# bouncy



## sentra_hilo (Apr 23, 2003)

my friend just cut his springs to drop his car. Yes i know it wasn't the best thing to do. but why is it that the car bounces so much now? what can we do to counter that?


----------



## dry (Oct 21, 2002)

buy new springs. cutting them is a terrible idea. There is no way to improve the quality once they are cut... maybe try buying new struts, since the stock ones are probably blown now... I dont know much else that would help.


----------



## sentra_hilo (Apr 23, 2003)

go you think buying shocks/struts will help reduce the bounciness?


----------



## whiteb14 (Jul 7, 2002)

a lil bit... but springs are a must... lowering springs are stiffer and have a different spring rate than the cut stock ones.


----------



## 97PocketRocket (Jul 31, 2002)

When you cut your springs and then put them back on a stock strut setup the spring is no longer as compressed as it was when it was left as it came from the factory. Springs will stiffen more as they become compressed and since stock springs are so soft to begin with the car will settle lower (hence lowering the car) which will not only reduce the already WAY to short of suspension travel on our cars but it will cause the springs spring rate to sifnificantly alter in the way it reacts, becoming stiffer sooner and softening up faster (as the car goes up and down) which results in your bounciness. This will also mess up your chassis if you ride over rough roads very often since you're most likely not even riding on the strut's lift but the bump stops that were there only to stop suspension travel, not act as the suspension.

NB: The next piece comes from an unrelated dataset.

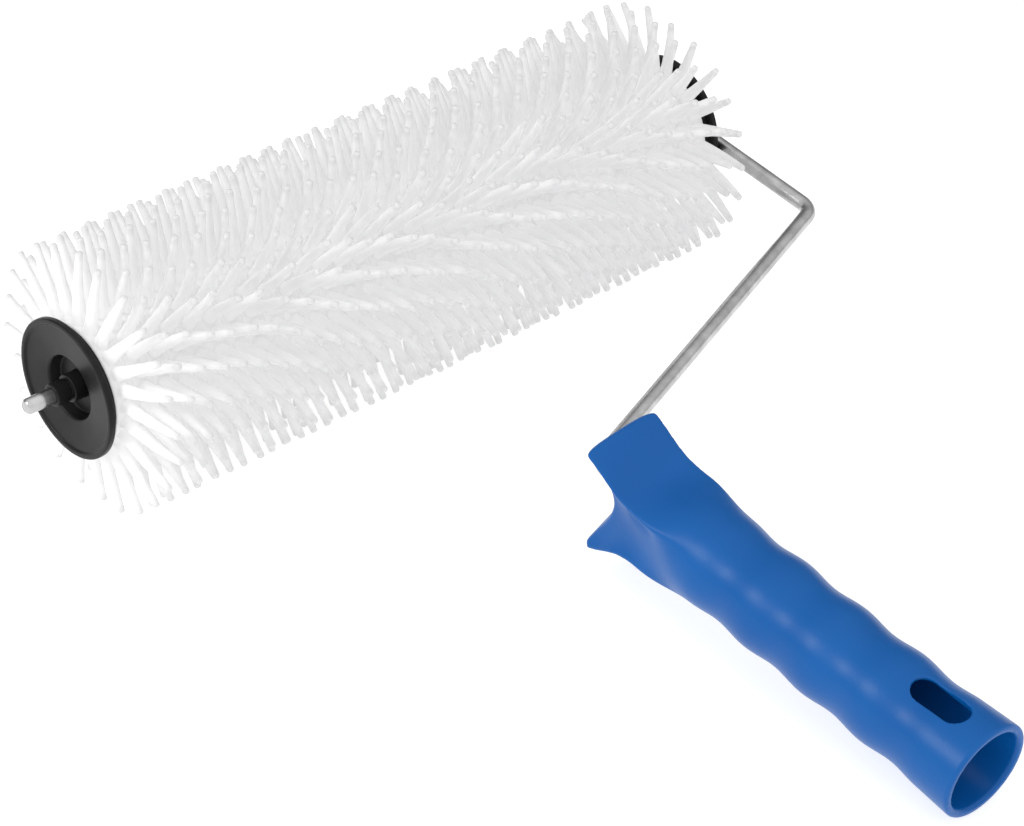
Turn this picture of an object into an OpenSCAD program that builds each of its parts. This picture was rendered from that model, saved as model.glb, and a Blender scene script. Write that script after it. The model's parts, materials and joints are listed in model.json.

i.e. Cutting your springs will eventually cost you more money than the 300-400 for a decent set of aftermarket lowering springs...


----------



## kieranlavin (May 6, 2002)

sentra_hilo said:


> *my friend just cut his springs to drop his car. Yes i know it wasn't the best thing to do. but why is it that the car bounces so much now? what can we do to counter that? *


It bounces so much because his springs are constantly sitting on the bumpstops. At least YOU know what YOU are talking about in saying that it wasn't the best thing to do.

Best bet is to first of all convince your friend that he's an idiot. Secondly, trash them chopped springs and buy a new suspension. Even a stock suspension will be better than his chopped springs. He'll think he's driving a high-performer again with just stockers


----------



## Guest (Apr 30, 2003)

By cutting the springs... you are working the struts at a different length. A length they were not designed to work properly. Better get new springs.



sentra_hilo said:


> *my friend just cut his springs to drop his car. Yes i know it wasn't the best thing to do. but why is it that the car bounces so much now? what can we do to counter that? *


----------



## Guest (Apr 30, 2003)

The real issue is you don't have enough damping to control the springs. You need to put in "performance" shocks like the KYB AGX's or equivalent. Getting an adjustable set is the easiest way to go since you can increase the amount of damping until you get the ride to wear you want it.

Cutting the springs is not a great idea since it increases the spring rate pretty quickly, and unless you know what you are doing, you can mess things up in a hurry. However, it's not the end of the world, you just need enough damping to control the spring. This is a common problem for everyone that puts in new springs but doesn't change out the factory shocks/struts to something that will handle the higher spring forces.

If its truly bouncing so much, sounds like the struts might be dead already.


----------